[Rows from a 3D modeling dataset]
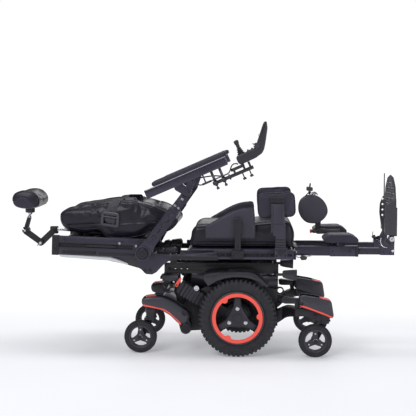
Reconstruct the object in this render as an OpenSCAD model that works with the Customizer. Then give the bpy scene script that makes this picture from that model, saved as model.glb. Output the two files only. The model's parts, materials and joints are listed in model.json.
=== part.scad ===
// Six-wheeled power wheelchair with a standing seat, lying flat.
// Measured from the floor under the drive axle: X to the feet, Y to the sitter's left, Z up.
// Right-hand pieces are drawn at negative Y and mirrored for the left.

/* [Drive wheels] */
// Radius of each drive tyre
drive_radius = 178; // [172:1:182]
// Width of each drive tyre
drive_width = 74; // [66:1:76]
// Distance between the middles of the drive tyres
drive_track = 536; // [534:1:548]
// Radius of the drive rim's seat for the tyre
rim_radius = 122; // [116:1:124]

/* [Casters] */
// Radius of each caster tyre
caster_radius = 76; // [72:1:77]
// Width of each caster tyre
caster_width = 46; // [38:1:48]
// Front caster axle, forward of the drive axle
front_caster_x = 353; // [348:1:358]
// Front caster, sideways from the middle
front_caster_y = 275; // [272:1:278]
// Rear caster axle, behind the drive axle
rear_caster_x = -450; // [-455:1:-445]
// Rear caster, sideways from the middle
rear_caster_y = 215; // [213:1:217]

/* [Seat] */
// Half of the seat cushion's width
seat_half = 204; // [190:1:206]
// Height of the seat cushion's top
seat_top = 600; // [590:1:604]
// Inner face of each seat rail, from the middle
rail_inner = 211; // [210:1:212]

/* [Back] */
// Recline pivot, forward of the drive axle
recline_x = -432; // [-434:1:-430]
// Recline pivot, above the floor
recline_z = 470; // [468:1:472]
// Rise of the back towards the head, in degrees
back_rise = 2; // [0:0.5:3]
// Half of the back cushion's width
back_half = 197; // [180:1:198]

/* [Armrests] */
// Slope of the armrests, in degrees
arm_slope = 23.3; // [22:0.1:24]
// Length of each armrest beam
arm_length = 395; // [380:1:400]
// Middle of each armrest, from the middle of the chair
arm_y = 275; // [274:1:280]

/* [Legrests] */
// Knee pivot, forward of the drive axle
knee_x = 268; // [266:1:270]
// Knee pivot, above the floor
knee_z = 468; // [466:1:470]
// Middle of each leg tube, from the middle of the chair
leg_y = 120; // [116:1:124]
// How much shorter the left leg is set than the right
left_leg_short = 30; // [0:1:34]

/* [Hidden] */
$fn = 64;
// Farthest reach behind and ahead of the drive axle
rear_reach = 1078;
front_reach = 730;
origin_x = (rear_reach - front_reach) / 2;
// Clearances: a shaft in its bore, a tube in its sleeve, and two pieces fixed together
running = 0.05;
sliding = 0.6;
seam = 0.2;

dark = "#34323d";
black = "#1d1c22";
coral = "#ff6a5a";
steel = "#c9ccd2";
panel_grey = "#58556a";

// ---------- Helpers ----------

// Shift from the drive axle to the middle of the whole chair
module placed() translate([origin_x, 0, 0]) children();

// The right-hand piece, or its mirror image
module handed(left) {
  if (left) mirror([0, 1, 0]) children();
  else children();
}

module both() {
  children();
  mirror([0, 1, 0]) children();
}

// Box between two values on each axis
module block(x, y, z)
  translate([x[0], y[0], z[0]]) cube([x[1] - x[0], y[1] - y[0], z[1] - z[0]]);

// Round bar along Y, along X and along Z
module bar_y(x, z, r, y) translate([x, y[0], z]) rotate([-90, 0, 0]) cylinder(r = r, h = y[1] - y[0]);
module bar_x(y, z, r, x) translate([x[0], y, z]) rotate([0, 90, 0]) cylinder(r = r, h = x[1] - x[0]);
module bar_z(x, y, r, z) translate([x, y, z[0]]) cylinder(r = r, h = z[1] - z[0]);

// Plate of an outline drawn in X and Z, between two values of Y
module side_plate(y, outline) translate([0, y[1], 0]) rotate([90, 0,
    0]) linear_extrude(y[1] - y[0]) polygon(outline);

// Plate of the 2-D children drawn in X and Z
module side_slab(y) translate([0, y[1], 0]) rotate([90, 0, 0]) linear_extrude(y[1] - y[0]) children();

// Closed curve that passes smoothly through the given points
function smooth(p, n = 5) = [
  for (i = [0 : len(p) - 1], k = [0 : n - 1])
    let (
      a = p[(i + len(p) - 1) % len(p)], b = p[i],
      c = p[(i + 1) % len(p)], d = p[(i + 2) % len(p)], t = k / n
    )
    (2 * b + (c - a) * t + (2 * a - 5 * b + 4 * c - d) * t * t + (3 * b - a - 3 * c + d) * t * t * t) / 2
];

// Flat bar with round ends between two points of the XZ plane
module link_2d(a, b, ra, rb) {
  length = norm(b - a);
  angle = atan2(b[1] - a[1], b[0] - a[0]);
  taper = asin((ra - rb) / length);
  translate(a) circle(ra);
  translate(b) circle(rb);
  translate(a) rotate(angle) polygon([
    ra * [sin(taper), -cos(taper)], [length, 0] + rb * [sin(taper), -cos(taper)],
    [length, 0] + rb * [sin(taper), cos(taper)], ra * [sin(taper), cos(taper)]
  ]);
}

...

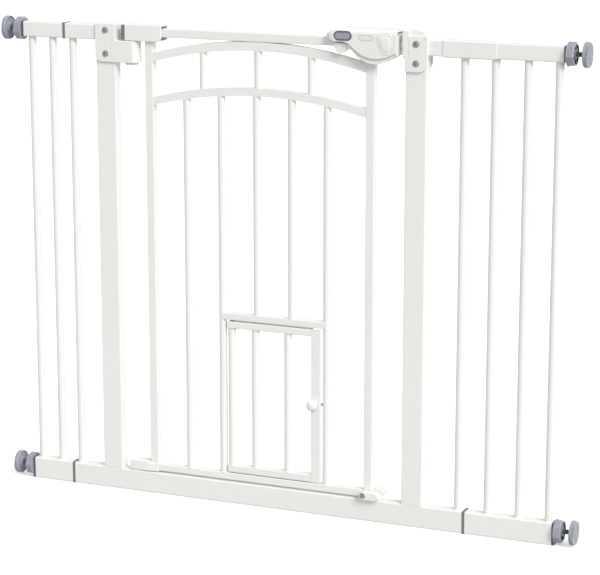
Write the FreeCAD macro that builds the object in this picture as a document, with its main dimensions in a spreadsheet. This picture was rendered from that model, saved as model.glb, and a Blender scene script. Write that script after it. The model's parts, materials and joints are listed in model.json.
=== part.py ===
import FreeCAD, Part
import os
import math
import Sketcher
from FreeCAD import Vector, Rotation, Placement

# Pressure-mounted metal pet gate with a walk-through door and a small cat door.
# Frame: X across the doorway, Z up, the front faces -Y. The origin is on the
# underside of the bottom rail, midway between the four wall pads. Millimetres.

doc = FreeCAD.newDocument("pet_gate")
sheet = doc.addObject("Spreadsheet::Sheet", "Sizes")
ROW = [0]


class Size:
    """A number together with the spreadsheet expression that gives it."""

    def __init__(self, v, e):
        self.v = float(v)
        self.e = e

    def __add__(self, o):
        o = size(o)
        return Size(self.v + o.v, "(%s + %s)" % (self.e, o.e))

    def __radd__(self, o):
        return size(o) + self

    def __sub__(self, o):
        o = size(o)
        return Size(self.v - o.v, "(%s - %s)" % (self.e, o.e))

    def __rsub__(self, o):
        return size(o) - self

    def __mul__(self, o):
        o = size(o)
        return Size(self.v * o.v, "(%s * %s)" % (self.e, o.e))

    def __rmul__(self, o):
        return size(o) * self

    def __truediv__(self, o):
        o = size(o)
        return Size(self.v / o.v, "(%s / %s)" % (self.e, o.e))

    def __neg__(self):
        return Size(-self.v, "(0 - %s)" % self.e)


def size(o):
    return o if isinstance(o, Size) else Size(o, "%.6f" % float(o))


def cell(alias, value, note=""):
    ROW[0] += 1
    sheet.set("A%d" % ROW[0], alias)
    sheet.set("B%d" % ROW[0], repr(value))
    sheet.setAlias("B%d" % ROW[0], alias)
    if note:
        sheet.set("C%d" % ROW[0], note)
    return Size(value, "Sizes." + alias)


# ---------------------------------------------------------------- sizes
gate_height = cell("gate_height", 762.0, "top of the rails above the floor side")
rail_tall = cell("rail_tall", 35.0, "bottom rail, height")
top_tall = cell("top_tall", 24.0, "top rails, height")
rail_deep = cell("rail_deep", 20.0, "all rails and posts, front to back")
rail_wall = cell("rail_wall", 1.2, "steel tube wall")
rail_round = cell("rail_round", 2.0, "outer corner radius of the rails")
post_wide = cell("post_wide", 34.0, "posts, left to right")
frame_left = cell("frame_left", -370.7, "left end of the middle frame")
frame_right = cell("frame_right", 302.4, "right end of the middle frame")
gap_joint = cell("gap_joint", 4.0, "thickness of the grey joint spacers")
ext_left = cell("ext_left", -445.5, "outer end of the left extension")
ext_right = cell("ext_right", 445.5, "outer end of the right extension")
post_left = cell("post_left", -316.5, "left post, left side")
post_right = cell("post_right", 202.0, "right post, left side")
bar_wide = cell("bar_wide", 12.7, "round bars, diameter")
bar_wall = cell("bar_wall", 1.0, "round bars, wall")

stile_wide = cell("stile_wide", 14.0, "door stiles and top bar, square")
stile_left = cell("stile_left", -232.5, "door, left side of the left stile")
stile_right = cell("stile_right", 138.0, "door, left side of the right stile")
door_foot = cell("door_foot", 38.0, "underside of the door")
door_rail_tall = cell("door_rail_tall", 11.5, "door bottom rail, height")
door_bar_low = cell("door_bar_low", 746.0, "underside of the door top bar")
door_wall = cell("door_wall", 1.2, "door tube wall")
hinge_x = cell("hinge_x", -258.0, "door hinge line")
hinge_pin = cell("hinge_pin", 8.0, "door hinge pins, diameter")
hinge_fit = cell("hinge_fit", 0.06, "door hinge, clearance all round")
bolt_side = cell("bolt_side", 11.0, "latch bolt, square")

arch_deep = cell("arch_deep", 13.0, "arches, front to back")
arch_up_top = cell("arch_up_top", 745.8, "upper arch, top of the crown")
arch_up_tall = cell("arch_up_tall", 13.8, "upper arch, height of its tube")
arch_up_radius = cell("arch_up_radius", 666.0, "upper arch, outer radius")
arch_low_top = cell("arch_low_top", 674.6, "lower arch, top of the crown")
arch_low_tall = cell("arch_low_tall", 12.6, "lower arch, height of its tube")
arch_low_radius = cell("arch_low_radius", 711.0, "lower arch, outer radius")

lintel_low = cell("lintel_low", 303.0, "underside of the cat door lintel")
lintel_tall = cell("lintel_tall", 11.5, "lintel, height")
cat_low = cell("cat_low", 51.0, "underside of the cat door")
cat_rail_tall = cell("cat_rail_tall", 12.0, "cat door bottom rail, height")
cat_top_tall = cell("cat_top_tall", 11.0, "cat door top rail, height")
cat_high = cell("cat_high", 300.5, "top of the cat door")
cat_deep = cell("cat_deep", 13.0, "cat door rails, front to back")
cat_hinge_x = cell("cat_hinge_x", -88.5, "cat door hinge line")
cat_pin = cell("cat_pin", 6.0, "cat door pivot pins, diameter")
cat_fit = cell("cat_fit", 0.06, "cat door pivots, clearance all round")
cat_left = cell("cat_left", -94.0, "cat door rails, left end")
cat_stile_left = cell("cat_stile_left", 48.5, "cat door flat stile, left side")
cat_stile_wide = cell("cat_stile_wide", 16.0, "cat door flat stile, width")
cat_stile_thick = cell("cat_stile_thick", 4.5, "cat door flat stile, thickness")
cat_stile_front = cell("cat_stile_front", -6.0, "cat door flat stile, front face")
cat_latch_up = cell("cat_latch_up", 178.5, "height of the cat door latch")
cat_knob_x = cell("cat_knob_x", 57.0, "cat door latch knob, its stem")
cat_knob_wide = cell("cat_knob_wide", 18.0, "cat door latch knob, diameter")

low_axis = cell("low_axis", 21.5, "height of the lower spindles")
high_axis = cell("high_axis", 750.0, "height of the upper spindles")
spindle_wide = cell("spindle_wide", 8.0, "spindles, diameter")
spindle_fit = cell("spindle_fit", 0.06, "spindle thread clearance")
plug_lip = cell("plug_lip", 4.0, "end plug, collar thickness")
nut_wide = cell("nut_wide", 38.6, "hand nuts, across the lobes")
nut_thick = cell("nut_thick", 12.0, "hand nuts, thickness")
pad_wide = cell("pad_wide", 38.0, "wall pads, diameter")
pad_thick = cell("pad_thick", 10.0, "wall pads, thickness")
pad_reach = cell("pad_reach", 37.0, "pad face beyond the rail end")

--

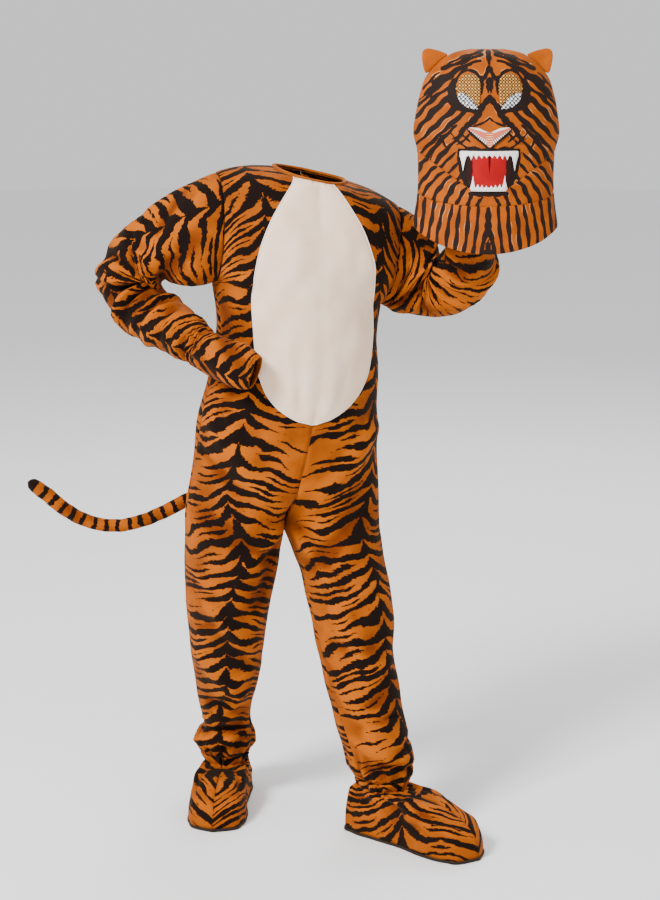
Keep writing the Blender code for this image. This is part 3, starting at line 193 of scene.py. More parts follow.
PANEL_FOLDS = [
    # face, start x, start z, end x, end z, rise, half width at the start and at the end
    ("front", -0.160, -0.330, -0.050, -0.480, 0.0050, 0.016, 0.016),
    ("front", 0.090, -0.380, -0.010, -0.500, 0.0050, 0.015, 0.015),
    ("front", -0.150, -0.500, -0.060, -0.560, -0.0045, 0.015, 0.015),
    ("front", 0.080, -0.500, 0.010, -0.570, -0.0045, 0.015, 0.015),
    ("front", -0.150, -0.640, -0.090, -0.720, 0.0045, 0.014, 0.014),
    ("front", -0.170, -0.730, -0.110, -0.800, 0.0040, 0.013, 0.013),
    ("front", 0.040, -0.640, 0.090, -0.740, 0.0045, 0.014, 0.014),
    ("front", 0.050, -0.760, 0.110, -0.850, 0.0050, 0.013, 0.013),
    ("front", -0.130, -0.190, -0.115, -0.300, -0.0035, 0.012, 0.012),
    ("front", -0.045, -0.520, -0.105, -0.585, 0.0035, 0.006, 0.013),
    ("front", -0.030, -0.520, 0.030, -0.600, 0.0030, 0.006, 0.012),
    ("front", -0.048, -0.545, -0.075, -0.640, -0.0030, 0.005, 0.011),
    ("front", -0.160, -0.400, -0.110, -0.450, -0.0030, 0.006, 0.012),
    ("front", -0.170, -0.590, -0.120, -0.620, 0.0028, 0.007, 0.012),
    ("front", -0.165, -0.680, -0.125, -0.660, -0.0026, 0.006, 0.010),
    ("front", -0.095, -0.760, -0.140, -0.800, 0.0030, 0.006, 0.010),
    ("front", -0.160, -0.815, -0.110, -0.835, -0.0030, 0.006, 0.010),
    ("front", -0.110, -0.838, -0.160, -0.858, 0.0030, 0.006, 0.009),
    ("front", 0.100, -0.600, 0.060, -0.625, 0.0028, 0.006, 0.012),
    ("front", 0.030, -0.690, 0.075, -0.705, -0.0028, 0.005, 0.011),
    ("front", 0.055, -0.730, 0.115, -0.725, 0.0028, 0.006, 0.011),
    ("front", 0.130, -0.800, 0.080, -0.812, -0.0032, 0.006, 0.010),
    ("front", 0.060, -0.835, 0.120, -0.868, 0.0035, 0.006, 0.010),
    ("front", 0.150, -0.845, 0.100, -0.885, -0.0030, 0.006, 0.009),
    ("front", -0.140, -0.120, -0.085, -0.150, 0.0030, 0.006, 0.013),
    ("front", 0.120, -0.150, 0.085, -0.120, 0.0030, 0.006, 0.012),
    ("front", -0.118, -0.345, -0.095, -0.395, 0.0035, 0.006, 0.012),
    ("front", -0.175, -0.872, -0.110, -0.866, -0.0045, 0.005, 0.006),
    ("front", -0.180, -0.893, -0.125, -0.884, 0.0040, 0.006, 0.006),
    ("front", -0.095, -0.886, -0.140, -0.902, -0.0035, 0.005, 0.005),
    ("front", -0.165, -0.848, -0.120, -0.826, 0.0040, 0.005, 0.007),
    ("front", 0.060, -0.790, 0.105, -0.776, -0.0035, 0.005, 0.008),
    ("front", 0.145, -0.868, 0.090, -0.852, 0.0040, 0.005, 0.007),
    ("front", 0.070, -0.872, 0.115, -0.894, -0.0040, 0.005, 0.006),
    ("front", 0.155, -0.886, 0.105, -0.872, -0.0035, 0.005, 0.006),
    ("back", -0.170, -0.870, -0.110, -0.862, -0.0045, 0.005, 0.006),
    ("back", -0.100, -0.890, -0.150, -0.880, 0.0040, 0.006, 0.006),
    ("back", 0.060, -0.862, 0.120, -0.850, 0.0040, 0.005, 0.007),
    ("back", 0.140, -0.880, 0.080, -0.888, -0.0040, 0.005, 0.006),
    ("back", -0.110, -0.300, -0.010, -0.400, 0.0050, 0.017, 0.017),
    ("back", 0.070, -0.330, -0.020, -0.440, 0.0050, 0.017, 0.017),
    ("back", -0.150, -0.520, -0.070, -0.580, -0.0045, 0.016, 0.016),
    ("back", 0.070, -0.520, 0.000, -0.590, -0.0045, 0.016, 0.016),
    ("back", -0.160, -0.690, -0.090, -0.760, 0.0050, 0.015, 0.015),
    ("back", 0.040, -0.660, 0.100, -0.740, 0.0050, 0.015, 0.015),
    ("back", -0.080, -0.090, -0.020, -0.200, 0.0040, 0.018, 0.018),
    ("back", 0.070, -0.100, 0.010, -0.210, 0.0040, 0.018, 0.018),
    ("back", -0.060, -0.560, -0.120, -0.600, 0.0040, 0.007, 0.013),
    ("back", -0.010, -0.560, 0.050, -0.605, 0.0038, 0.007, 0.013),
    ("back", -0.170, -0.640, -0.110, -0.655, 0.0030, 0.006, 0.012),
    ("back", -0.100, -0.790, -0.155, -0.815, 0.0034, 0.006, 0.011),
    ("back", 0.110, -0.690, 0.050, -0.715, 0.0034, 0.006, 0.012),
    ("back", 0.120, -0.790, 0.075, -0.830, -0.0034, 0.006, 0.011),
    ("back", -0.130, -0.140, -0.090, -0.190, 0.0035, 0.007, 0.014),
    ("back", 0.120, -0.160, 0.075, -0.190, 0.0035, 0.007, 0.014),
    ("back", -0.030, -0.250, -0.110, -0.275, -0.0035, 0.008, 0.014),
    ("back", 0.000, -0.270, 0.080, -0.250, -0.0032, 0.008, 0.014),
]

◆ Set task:
Check every line of the data above for the string "image", and copy those that have it.

◆ Exercise response:
// The right-hand piece, or its mirror image
Keep writing the Blender code for this image. This is part 3, starting at line 193 of scene.py. More parts follow.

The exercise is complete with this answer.